New data has revealed that religion, science and mathematics are the subjects Victorian students are most likely to abandon as they transition from year 11 to year 12, with nearly 47,000 subject drop instances recorded across the state. However, there are emerging signs that fewer students are trading harder maths for an easier alternative — a shift educators are cautiously welcoming.

Figures from the Victorian Curriculum and Assessment Authority (VCAA) show that students who completed a unit 2 subject — typically studied in year 11 — did not go on to complete unit 4 on 47,040 occasions between 2025 and 2026. While it is standard practice for students to carry six subjects in year 11 and trim to five in year 12, the pattern of which subjects are cut offers a revealing window into student priorities, career ambitions and perceived difficulty.

Which VCE Subjects Are Students Dropping Most?

Religion and society tops the list by a significant margin. Enrolments fell by 9,216 students — an 87 per cent decline — between unit 2 and unit 4. A spokesperson for Melbourne Archdiocese Catholic Schools noted that many religious schools require students to study the subject in year 11, but that in year 12 students often fulfil this requirement through school-based programs that sit outside the formal Victorian Certificate of Education framework.

"This reflects the choices students commonly make across a range of VCE studies as they focus their academic efforts on subjects more directly aligned to their future career or educational pathway," the spokesperson said.

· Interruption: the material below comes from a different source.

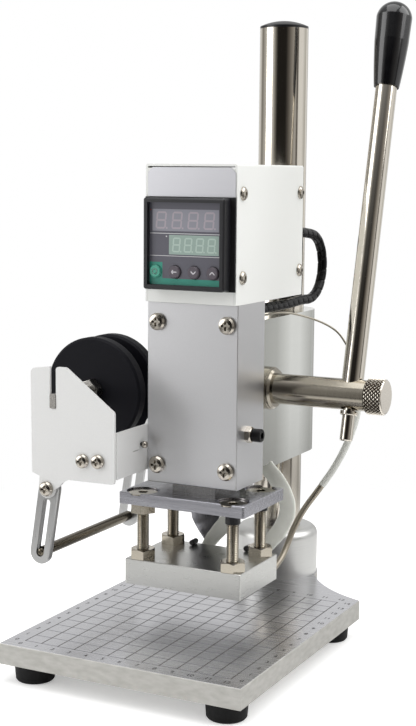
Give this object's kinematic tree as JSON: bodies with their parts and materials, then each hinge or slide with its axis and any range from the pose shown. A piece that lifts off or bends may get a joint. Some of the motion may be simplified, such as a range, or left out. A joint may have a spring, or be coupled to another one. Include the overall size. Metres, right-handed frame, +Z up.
{
  "type": "hot stamping machine",
  "caption": "Bench-top hot stamping machine: gridded base, column, sliding head with temperature controller, side lever, heated block and foil unit.",
  "frame": {"origin": "on the table top, straight below the stamping axis", "axes": "+Z up, +X to the machine's right as seen from the front, +Y to the back"},
  "size_m": [0.1909, 0.2232, 0.3611],
  "materials": {
    "brushed_aluminium": "brushed, anodised",
    "bright_steel": "polished nickel plate",
    "plain_steel": "turned",
    "white_paint": "powder coat, satin",
    "silver_plate": "fine satin",
    "black_plastic": "moulded, satin",
    "grip_plastic": "polished",
    "bezel_plastic": "moulded, satin",
    "window": "clear over a printed face",
    "key_plastic": "moulded",
    "green_key": "moulded",
    "black_rubber": "matt",
    "brass": "plain",
    "black_steel": "black oxide",
    "sleeve_fabric": "woven glass-fibre sleeve",
    "lead_sleeve": "coated sleeve and braid",
    "dark_sleeve": "coated cloth",
    "wrap_plastic": "wound strip"
  },
  "bodies": {
    "base": {"base_plate": "brushed_aluminium", "rubber_feet": "black_rubber", "feet_screws": "plain_steel", "collar": "brushed_aluminium", "collar_screws": "black_steel"},
    "column": {"column": "bright_steel", "column_cap": "black_plastic"},
    "head": {"head_body": "brushed_aluminium", "cover_plate": "brushed_aluminium", "cover_screws": "bright_steel", "clamp_pads": "brass", "clamp_screws": "black_steel", "bearing_bush": "bright_steel", "bearing_cap": "brushed_aluminium", "cap_screws": "plain_steel", "brake_lock_nut": "bright_steel", "box_cover": "white_paint", "box_chassis": "white_paint", "box_screws": "bright_steel", "box_plate": "silver_plate", "controller_gasket": "black_plastic", "controller_body": "bezel_plastic", "controller_window": "window", "switch_frame": "black_plastic", "mains_inlet": "black_plastic", "grommet": "black_rubber", "cable_bundle": "wrap_plastic", "probe_wire": "lead_sleeve", "probe_lead": "lead_sleeve", "sleeve_right": "sleeve_fabric", "sleeve_left": "sleeve_fabric", "dark_strap": "dark_sleeve", "foil_plates": "white_paint", "foil_web": "white_paint", "foil_screws": "bright_steel"},
    "lever": {"pinion_shaft": "bright_steel", "lever_rod": "bright_steel", "lever_nut": "bright_steel", "lever_grip": "grip_plastic"},
    "knob": {"shaft_knob": "bright_steel"},
    "brake": {"brake_screw": "black_steel"},
    "ram": {"ram": "plain_steel", "top_plate": "brushed_aluminium", "ram_screws": "black_steel", "plate_bolts": "bright_steel", "upper_nuts": "bright_steel", "lower_nuts": "bright_steel", "heated_block": "brushed_aluminium", "heaters": "plain_steel", "probe": "plain_steel"},
    "axle": {"foil_axle": "bright_steel"},
    "disc_front": {"disc_front": "black_rubber"},
    "disc_rear": {"disc_rear": "black_rubber"},
    "links": {"links": "brushed_aluminium"},
    "rod": {"guide_rod": "bright_steel"},
    "key_set": {"key_set": "green_key"},
    "key_shift": {"key_shift": "key_plastic"},
    "key_down": {"key_down": "key_plastic"},
    "key_up": {"key_up": "key_plastic"},
    "rocker": {"rocker": "black_plastic"}
  },
  "joints": [
    {"name": "column_swivel", "type": "hinge", "parent": "base", "child": "column", "pos_m": [0, 0.1024, 0], "axis": [0, 0, 1], "continuous": true},
    {"name": "head_slide", "type": "slide", "parent": "column", "child": "head", "axis": [0, 0, 1], "range_m": [0, 0.15]},
    {"name": "lever_turn", "type": "hinge", "parent": "head", "child": "lever", "pos_m": [0, 0.0334, 0.125], "axis": [1, 0, 0], "range_deg": [0, 76]},
    {"name": "ram_slide", "type": "slide", "parent": "head", "child": "ram", "axis": [0, 0, -1], "range_m": [0, 0.018], "deforming": ["sleeve_right", "sleeve_left", "dark_strap", "probe_lead"]},
    {"name": "knob_turn", "type": "hinge", "parent": "lever", "child": "knob", "pos_m": [0.0833, 0.0334, 0.125], "axis": [1, 0, 0], "continuous": true},
    {"name": "brake_turn", "type": "hinge", "parent": "head", "child": "brake", "pos_m": [0.031, 0, 0.1041], "axis": [1, 0, 0], "continuous": true},
    {"name": "axle_lift", "type": "slide", "parent": "head", "child": "axle", "axis": [0, 0, 1], "range_m": [0, 0.055]},
    {"name": "disc_front_spin", "type": "hinge", "parent": "axle", "child": "disc_front", "pos_m": [-0.06635, -0.0031, 0.1214], "axis": [0, 1, 0], "continuous": true},
    {"name": "disc_rear_spin", "type": "hinge", "parent": "axle", "child": "disc_rear", "pos_m": [-0.06635, 0.0153, 0.1214], "axis": [0, 1, 0], "continuous": true},
    {"name": "link_swing", "type": "hinge", "parent": "head", "child": "links", "pos_m": [-0.07065, 0, 0.0728], "axis": [0, 1, 0], "range_deg": [-50, 60]},
    {"name": "rod_slide", "type": "slide", "parent": "links", "child": "rod", "axis": [0.1599, 0, 0.9871], "range_m": [0, 0.024]},
    {"name": "key_set_press", "type": "slide", "parent": "head", "child": "key_set", "axis": [0, 1, 0], "range_m": [0, 0.0008], "stiffness_N_per_m": 400, "springref_m": -0.0005},
    {"name": "key_shift_press", "type": "slide", "parent": "head", "child": "key_shift", "axis": [0, 1, 0], "range_m": [0, 0.0008], "stiffness_N_per_m": 400, "springref_m": -0.0005},
    {"name": "key_down_press", "type": "slide", "parent": "head", "child": "key_down", "axis": [0, 1, 0], "range_m": [0, 0.0008], "stiffness_N_per_m": 400, "springref_m": -0.0005},
    {"name": "key_up_press", "type": "slide", "parent": "head", "child": "key_up", "axis": [0, 1, 0], "range_m": [0, 0.0008], "stiffness_N_per_m": 400, "springref_m": -0.0005},
    {"name": "rocker_tilt", "type": "hinge", "parent": "head", "child": "rocker", "pos_m": [0, 0.0696, 0.232], "axis": [1, 0, 0], "range_deg": [0, 16]}
  ],
  "couplings": [
    {"joint": "ram_slide", "follows": "lever_turn", "m_per_rad": 0.0135}
  ]
}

Behind religion and society, the drop-off in STEM subjects is attracting the most concern among educators and industry groups. Biology saw 2,888 fewer students continue to unit 4, chemistry recorded a drop of 2,784, and mathematical methods — a subject involving more abstract problem-solving — shed 2,762 enrolments between year 11 and year 12.

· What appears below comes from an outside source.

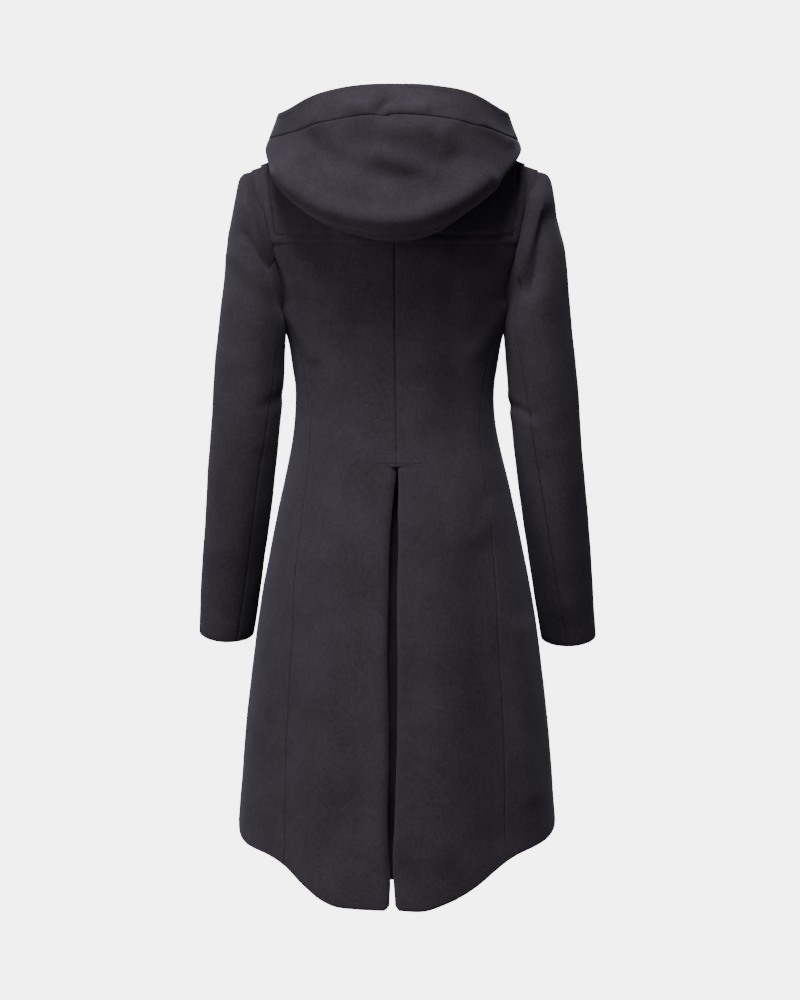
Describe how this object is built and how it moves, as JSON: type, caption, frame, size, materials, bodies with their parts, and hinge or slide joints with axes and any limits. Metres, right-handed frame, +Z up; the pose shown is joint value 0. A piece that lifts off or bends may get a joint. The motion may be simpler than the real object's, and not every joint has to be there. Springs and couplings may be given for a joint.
{
  "type": "duffle coat",
  "caption": "Long hooded wool coat with a cape yoke, an inverted back pleat, a curved tail hem and toggle fastenings, filled out as worn.",
  "frame": {"origin": "middle of the neck opening, level with the points where the shoulder seams meet it", "axes": "+Z up along the body, +Y the way the wearer faces, +X to the wearer's right; the back of the coat faces -Y"},
  "size_m": [0.5372, 0.3833, 1.1079],
  "materials": {
    "wool": "brushed heavy melton wool, very dark blue-grey, matt with a short nap",
    "horn": "polished dark horn",
    "leather": "dark smooth leather with a fine grain",
    "cord": "dark braided cord"
  },
  "bodies": {
    "root": {"back_left": "wool", "back_right": "wool", "back_tab": "wool", "front_left": "wool", "front_right": "wool", "hood_band": "wool", "hood_inner": "wool", "hood_outer": "wool", "loop_1": "cord", "loop_2": "cord", "loop_3": "cord", "loop_4": "cord", "patch_left_1": "leather", "patch_left_2": "leather", "patch_left_3": "leather", "patch_left_4": "leather", "patch_right_1": "leather", "patch_right_2": "leather", "patch_right_3": "leather", "patch_right_4": "leather", "pleat_underlay": "wool", "side_left": "wool", "side_right": "wool", "sleeve_top_left": "wool", "sleeve_top_right": "wool", "sleeve_under_left": "wool", "sleeve_under_right": "wool", "tie_1": "cord", "tie_2": "cord", "tie_3": "cord", "tie_4": "cord", "toggle_1": "horn", "toggle_2": "horn", "toggle_3": "horn", "toggle_4": "horn", "yoke": "wool"}
  },
  "joints": []
}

A Slow but Encouraging Shift in Maths Enrolments

Despite the overall drop numbers, there is a measurable improvement in how many students are sticking with higher-level mathematics. In 2021, 18 per cent of students enrolled in maths methods switched to the more accessible general mathematics stream by year 12. By last year, that figure had fallen to 13.9 per cent — a decline that has been consistent every year for the past five years, according to the VCAA.

"Victorian students are increasingly choosing to stick with higher-level maths, with the proportion moving from mathematical methods to general mathematics falling every year for the past five years," a VCAA spokesperson said.

Sion Binoy, a 17-year-old student at Viewbank College in Melbourne's north-east, was among those who made the switch to general maths this year. He said maths methods had consumed so much of his time that it was affecting his performance in other subjects.

"Most people do pretty well as long as they do the work in class," he said of general maths. "It's not quite as big of a time commitment as some of the other math subjects."

Binoy said he still valued maths for its objectivity. "If you didn't get the mark, it's not because of the teacher's preference or anything like that, it's just because you got it wrong. And there's a simple path to getting better — it's just doing more questions."

Industry Warns of Broader STEM Pipeline Problem

Beyond Victoria, engineers and industry advocates are sounding alarms about a national trend of students opting out of maths entirely. Bernadette Foley, group executive for professional standards at Engineers Australia, said the scale of the problem was significant.

"Around one in three students now complete senior secondary school without studying any maths. That closes doors before many students have had the chance to discover where those pathways could lead," Foley said.

She cautioned that simply increasing university prerequisite requirements was not the most effective solution. Instead, she argued, the focus should shift to changing the perception that STEM subjects are inherently difficult — and highlighting the real-world impact careers in healthcare, environmental science and technology can have.

"Many students are far more capable than they realise," Foley said, adding that reframing STEM around opportunity rather than difficulty could help reverse the trend. Debates around student engagement and classroom culture have similarly highlighted the challenge of keeping young Australians motivated throughout their senior schooling years.